WRITTEN INSTRUCTION: Reproduce, word for word, every line starting at the line that contains "Describe how this" and ending with the final line of the entries.

PROVIDED DATA:
"""

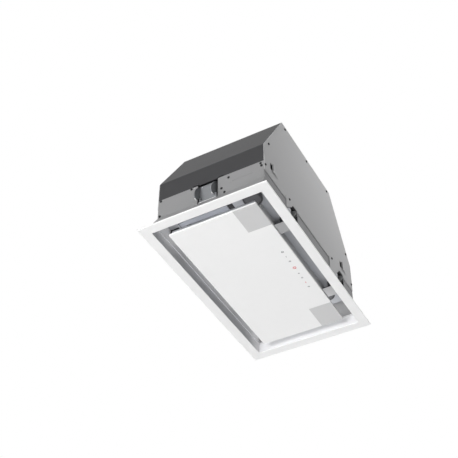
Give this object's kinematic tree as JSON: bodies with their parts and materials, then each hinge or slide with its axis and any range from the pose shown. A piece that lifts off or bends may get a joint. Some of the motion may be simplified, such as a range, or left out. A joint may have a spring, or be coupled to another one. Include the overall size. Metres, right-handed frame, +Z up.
{
  "type": "canopy range hood",
  "caption": "Built-in canopy range hood: white trim frame and hinged glass panel with a suction slot round it, sloped steel housing with clamps, blower, grease filter, lamps and a duct spigot.",
  "frame": {"origin": "middle of the trim frame's underside, which is the lowest face of the hood", "axes": "+X along the hood, to the right of the cook who faces it, -Y towards the cook, +Z up to the duct spigot"},
  "size_m": [0.52, 0.296, 0.359],
  "materials": {
    "white_enamel": "satin",
    "stainless": "brushed",
    "zinc_steel": "satin",
    "dark_shell": "satin",
    "clamp_steel": "satin",
    "bright_pins": "bright",
    "spring_steel": "bright",
    "black_screws": "satin",
    "filter_aluminium": "satin",
    "black_plastic": "matte",
    "dark_plastic": "matte",
    "lamp_body": "matte",
    "opal": "satin",
    "white_glass": "glossy, painted white behind",
    "circuit_board": "matte",
    "grey_plastic": "matte",
    "motor_case": "satin",
    "capacitor_can": "satin",
    "magnet": "matte"
  },
  "bodies": {
    "housing": {"trim_frame": "white_enamel", "recess_collar": "stainless", "tray_wall_front": "stainless", "tray_wall_rear": "stainless", "ceiling_plate": "stainless", "end_wall_left": "zinc_steel", "end_wall_right": "zinc_steel", "side_panel_front": "zinc_steel", "side_panel_rear": "zinc_steel", "claw_housings": "zinc_steel", "hinge_bracket_left": "zinc_steel", "hinge_bracket_right": "zinc_steel", "motor_bracket": "zinc_steel", "inlet_ring_front": "zinc_steel", "inlet_ring_rear": "zinc_steel", "upper_shell": "dark_shell", "wire_channel": "dark_shell", "latch_rail": "dark_shell", "flap_pin": "bright_pins", "hinge_pins": "bright_pins", "end_clamp_pins": "bright_pins", "claw_pins": "bright_pins", "end_clamp_springs": "spring_steel", "claw_springs": "spring_steel", "housing_screws": "black_screws", "filter_frame": "filter_aluminium", "filter_mesh": "filter_aluminium", "outlet_spigot": "black_plastic", "cable_gland": "black_plastic", "scroll_front": "dark_plastic", "scroll_rear": "dark_plastic", "led_lamp_left": "lamp_body", "led_lamp_right": "lamp_body", "lamp_lens_left": "opal", "lamp_lens_right": "opal", "control_board": "circuit_board", "control_box": "grey_plastic", "control_box_lid": "grey_plastic", "led_driver": "grey_plastic", "motor": "motor_case", "capacitor": "capacitor_can", "catch_magnets": "magnet"},
    "impeller": {"impeller": "dark_plastic", "motor_shaft": "bright_pins"},
    "filter_latch": {"filter_latch": "black_plastic"},
    "flap_left": {"flap_left": "dark_plastic"},
    "flap_right": {"flap_right": "dark_plastic"},
    "glass_door": {"glass_panel": "white_glass", "panel_carrier": "stainless", "touch_board": "circuit_board", "light_diffuser_left": "opal", "light_diffuser_right": "opal", "hinge_leaf_left": "zinc_steel", "hinge_leaf_right": "zinc_steel"},
    "end_clamp_left": {"end_clamp_left": "clamp_steel"},
    "end_clamp_right": {"end_clamp_right": "clamp_steel"},
    "claw_front_left": {"claw_front_left": "clamp_steel"},
    "claw_front_right": {"claw_front_right": "clamp_steel"},
    "claw_rear_left": {"claw_rear_left": "clamp_steel"},
    "claw_rear_right": {"claw_rear_right": "clamp_steel"}
  },
  "joints": [
    {"name": "panel_hinge", "type": "hinge", "parent": "housing", "child": "glass_door", "pos_m": [0, 0.101, 0.019], "axis": [1, 0, 0], "range_deg": [0, 85]},
    {"name": "filter_latch_slide", "type": "slide", "parent": "housing", "child": "filter_latch", "axis": [0, 1, 0], "range_m": [0, 0.006], "stiffness_N_per_m": 300, "springref_m": -0.006},
    {"name": "impeller_spin", "type": "hinge", "parent": "housing", "child": "impeller", "pos_m": [-0.06612, 0, 0.19243], "axis": [0, 1, 0], "continuous": true},
    {"name": "flap_left_hinge", "type": "hinge", "parent": "housing", "child": "flap_left", "pos_m": [0, 0, 0.334], "axis": [0, 1, 0], "range_deg": [0, 75]},
    {"name": "flap_right_hinge", "type": "hinge", "parent": "housing", "child": "flap_right", "pos_m": [0, 0, 0.334], "axis": [0, -1, 0], "range_deg": [0, 75]},
    {"name": "end_clamp_left_hinge", "type": "hinge", "parent": "housing", "child": "end_clamp_left", "pos_m": [-0.214, 0.0065, 0.096], "axis": [0, -1, 0], "range_deg": [0, 28], "stiffness_Nm_per_rad": 0.4, "springref_deg": -20.05},
    {"name": "end_clamp_right_hinge", "type": "hinge", "parent": "housing", "child": "end_clamp_right", "pos_m": [0.214, -0.0065, 0.096], "axis": [0, 1, 0], "range_deg": [0, 28], "stiffness_Nm_per_rad": 0.4, "springref_deg": -20.05},
    {"name": "claw_front_left_hinge", "type": "hinge", "parent": "housing", "child": "claw_front_left", "pos_m": [-0.083, -0.1165, 0.061], "axis": [-1, 0, 0], "range_deg": [0, 30], "stiffness_Nm_per_rad": 0.15, "springref_deg": -20.05},
    {"name": "claw_front_right_hinge", "type": "hinge", "parent": "housing", "child": "claw_front_right", "pos_m": [0.15699, -0.1165, 0.061], "axis": [-1, 0, 0], "range_deg": [0, 30], "stiffness_Nm_per_rad": 0.15, "springref_deg": -20.05},
    {"name": "claw_rear_left_hinge", "type": "hinge", "parent": "housing", "child": "claw_rear_left", "pos_m": [-0.15699, 0.1165, 0.061], "axis": [1, 0, 0], "range_deg": [0, 30], "stiffness_Nm_per_rad": 0.15, "springref_deg": -20.05},
    {"name": "claw_rear_right_hinge", "type": "hinge", "parent": "housing", "child": "claw_rear_right", "pos_m": [0.083, 0.1165, 0.061], "axis": [1, 0, 0], "range_deg": [0, 30], "stiffness_Nm_per_rad": 0.15, "springref_deg": -20.05}
  ]
}
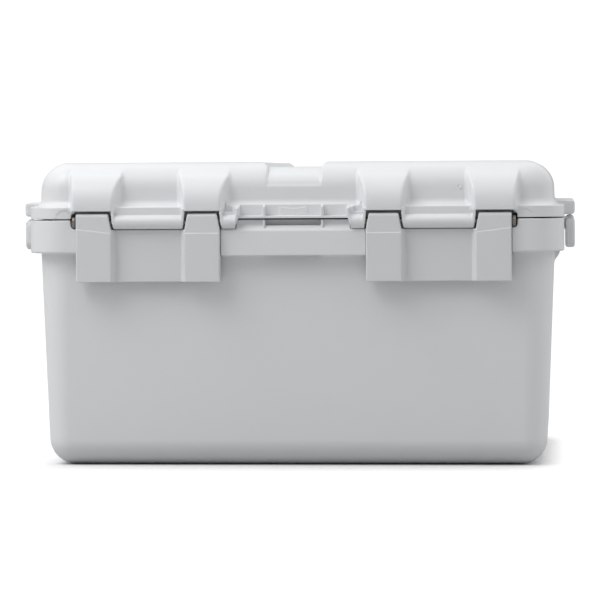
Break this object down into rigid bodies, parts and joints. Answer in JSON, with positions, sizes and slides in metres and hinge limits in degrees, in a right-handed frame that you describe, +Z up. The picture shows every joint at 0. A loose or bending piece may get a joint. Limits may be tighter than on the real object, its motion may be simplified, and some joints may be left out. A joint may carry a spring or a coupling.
{
  "type": "drone carrying case",
  "caption": "Moulded hard case for a quadcopter, with a hinged domed lid, two wide latches, folding side handles, a rim seal and cut foam trays inside.",
  "frame": {"origin": "centre of the base's flat underside", "axes": "+Z up, -Y towards the latches at the front, +X to the right seen from the front"},
  "size_m": [0.574, 0.413, 0.3115],
  "materials": {
    "shell": "satin",
    "hardware_plastic": "satin",
    "steel": "satin",
    "seal": "matte",
    "foam": "matte"
  },
  "bodies": {
    "base": {"base_shell": "shell", "base_pad": "foam", "accessory_tray": "foam", "drone_tray": "foam", "hinge_pin_left": "steel", "hinge_pin_right": "steel", "handle_pin_left_front": "steel", "handle_pin_left_rear": "steel", "handle_pin_right_front": "steel", "handle_pin_right_rear": "steel"},
    "lid": {"lid_shell": "shell", "rim_seal": "seal", "lid_foam": "foam", "vent_plug": "hardware_plastic", "latch_pin_left": "steel", "latch_pin_right": "steel"},
    "latch_left": {"latch_left": "hardware_plastic"},
    "latch_right": {"latch_right": "hardware_plastic"},
    "handle_left": {"side_handle_left": "hardware_plastic"},
    "handle_right": {"side_handle_right": "hardware_plastic"}
  },
  "joints": [
    {"name": "lid_hinge", "type": "hinge", "parent": "base", "child": "lid", "pos_m": [0, 0.1984, 0.2504], "axis": [-1, 0, 0], "range_deg": [0, 100]},
    {"name": "latch_left", "type": "hinge", "parent": "lid", "child": "latch_left", "pos_m": [-0.148, -0.1984, 0.2504], "axis": [-1, 0, 0], "range_deg": [0, 95]},
    {"name": "latch_right", "type": "hinge", "parent": "lid", "child": "latch_right", "pos_m": [0.148, -0.1984, 0.2504], "axis": [-1, 0, 0], "range_deg": [0, 95]},
    {"name": "handle_left", "type": "hinge", "parent": "base", "child": "handle_left", "pos_m": [-0.2825, 0, 0.2465], "axis": [0, 1, 0], "range_deg": [0, 90]},
    {"name": "handle_right", "type": "hinge", "parent": "base", "child": "handle_right", "pos_m": [0.2825, 0, 0.2465], "axis": [0, -1, 0], "range_deg": [0, 90]}
  ]
}
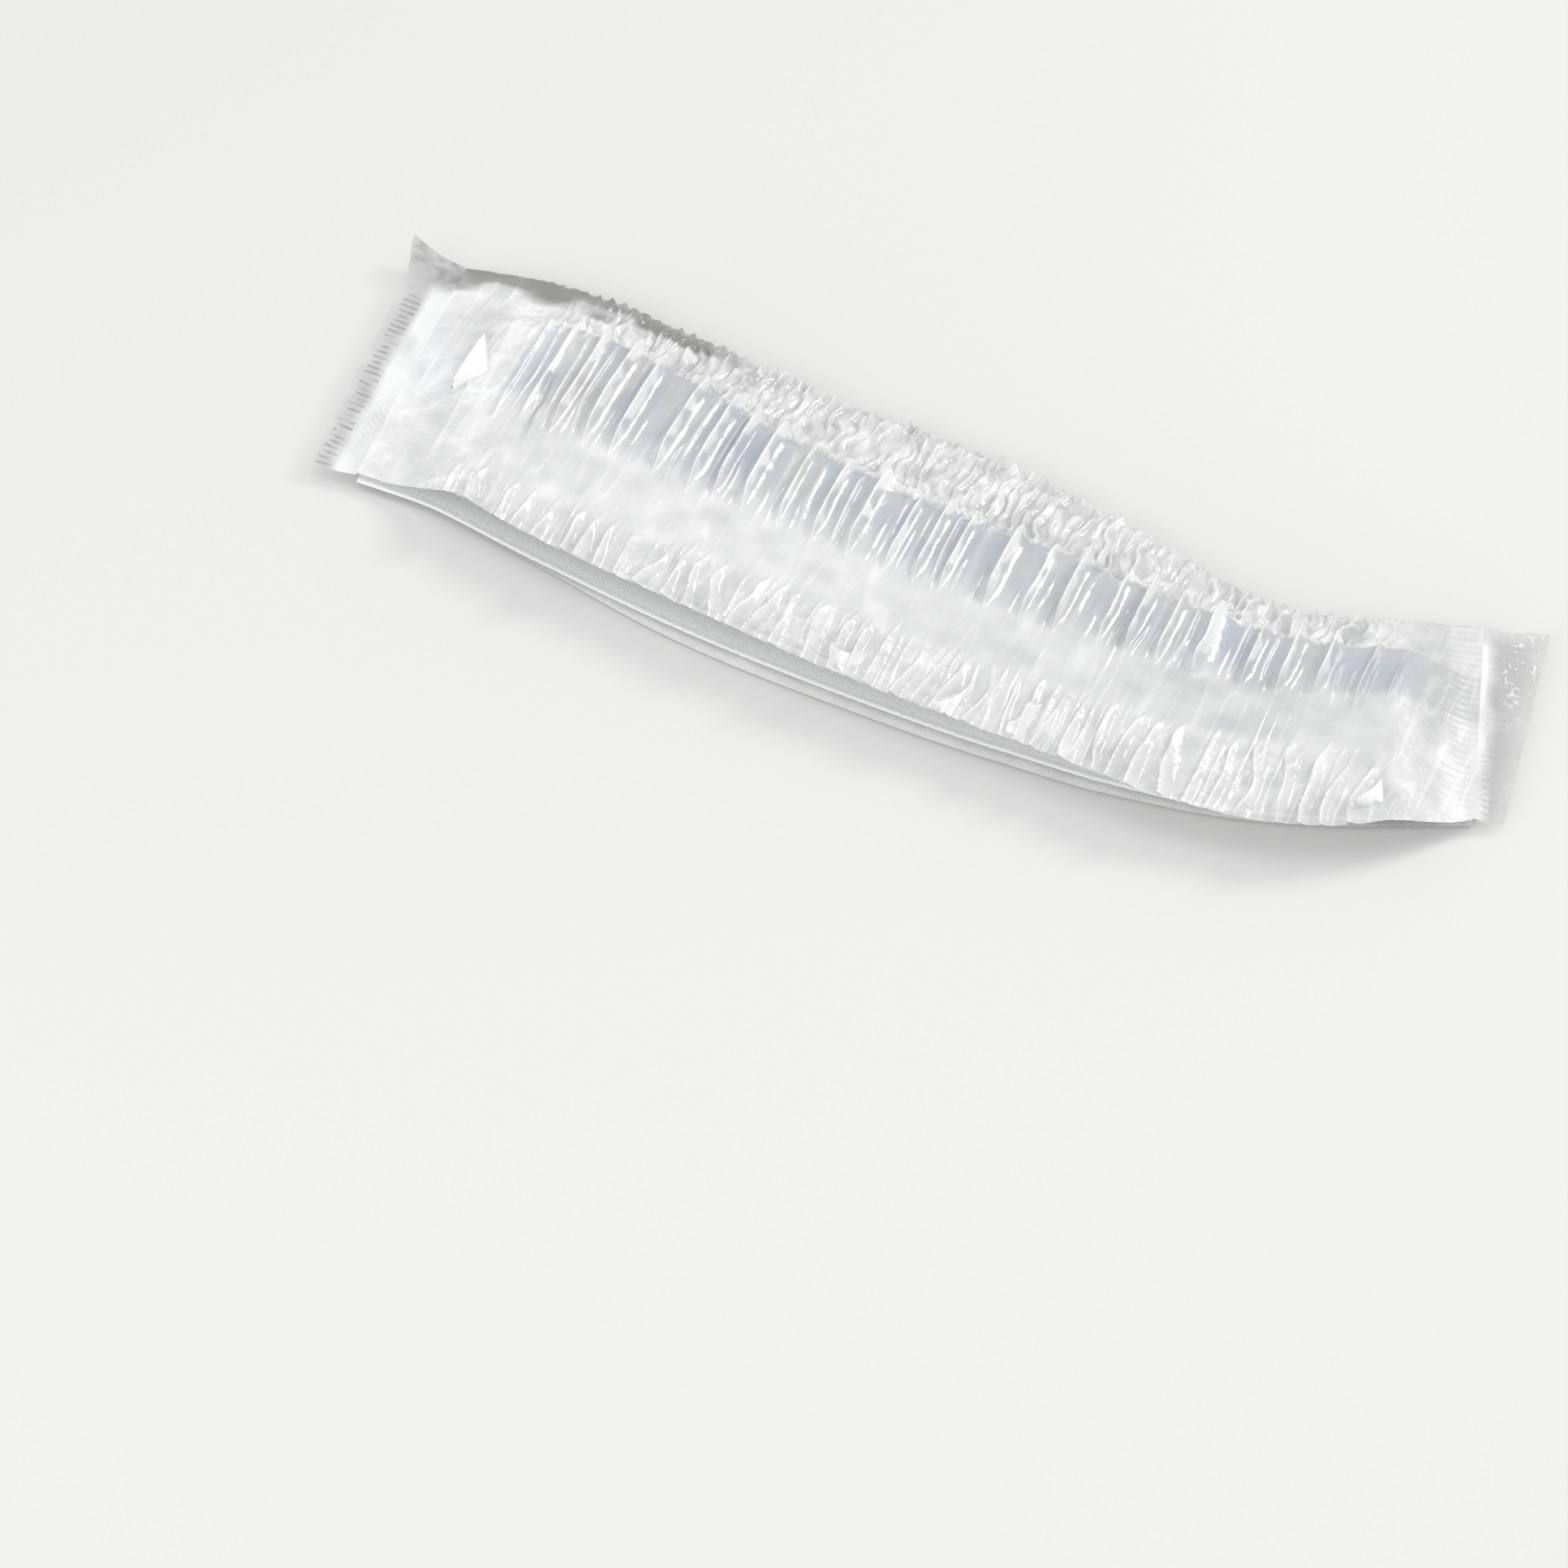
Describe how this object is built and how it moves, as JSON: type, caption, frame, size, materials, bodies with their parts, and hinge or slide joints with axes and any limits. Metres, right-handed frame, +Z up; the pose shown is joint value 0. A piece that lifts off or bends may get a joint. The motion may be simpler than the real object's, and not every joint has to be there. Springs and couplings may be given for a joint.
{
  "type": "shower cap",
  "caption": "Disposable shower cap of clear film, gathered and folded flat into a long pleated strip, with elastic along both lips of its mouth and a welded tab at each end.",
  "frame": {"origin": "middle of the strip's outline, on the surface that it lies on", "axes": "+X along the strip from the ladder weld to the plain tab, +Y away from the mouth, +Z up"},
  "size_m": [0.228, 0.0782, 0.0138],
  "materials": {
    "clear_film": "clear crinkled film, milky where it is gathered",
    "elastic": "white flat elastic",
    "welded_film": "clear film welded flat, ribbed"
  },
  "bodies": {
    "root": {"film_cap": "clear_film", "upper_elastic": "elastic", "lower_elastic": "elastic", "left_end_seal": "welded_film", "right_end_seal": "welded_film"}
  },
  "joints": []
}
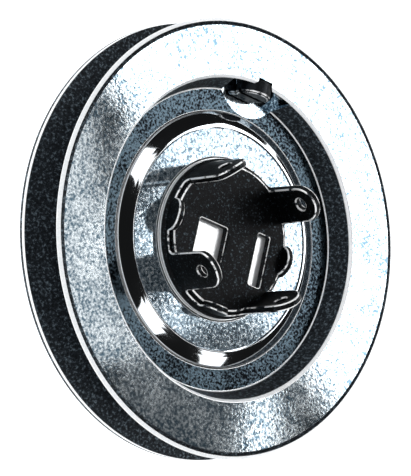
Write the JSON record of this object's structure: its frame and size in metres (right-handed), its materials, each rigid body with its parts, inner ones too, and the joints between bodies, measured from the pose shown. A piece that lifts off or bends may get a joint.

"""

OUTPUT FOR THIS EXERCISE:
Describe how this object is built and how it moves, as JSON: type, caption, frame, size, materials, bodies with their parts, and hinge or slide joints with axes and any limits. Metres, right-handed frame, +Z up; the pose shown is joint value 0. A piece that lifts off or bends may get a joint. The motion may be simpler than the real object's, and not every joint has to be there. Springs and couplings may be given for a joint.
{
  "type": "shower cap",
  "caption": "Disposable shower cap of clear film, gathered and folded flat into a long pleated strip, with elastic along both lips of its mouth and a welded tab at each end.",
  "frame": {"origin": "middle of the strip's outline, on the surface that it lies on", "axes": "+X along the strip from the ladder weld to the plain tab, +Y away from the mouth, +Z up"},
  "size_m": [0.228, 0.0782, 0.0138],
  "materials": {
    "clear_film": "clear crinkled film, milky where it is gathered",
    "elastic": "white flat elastic",
    "welded_film": "clear film welded flat, ribbed"
  },
  "bodies": {
    "root": {"film_cap": "clear_film", "upper_elastic": "elastic", "lower_elastic": "elastic", "left_end_seal": "welded_film", "right_end_seal": "welded_film"}
  },
  "joints": []
}
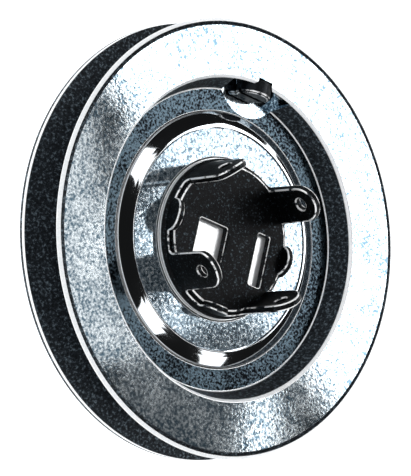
Write the JSON record of this object's structure: its frame and size in metres (right-handed), its materials, each rigid body with its parts, inner ones too, and the joints between bodies, measured from the pose shown. A piece that lifts off or bends may get a joint.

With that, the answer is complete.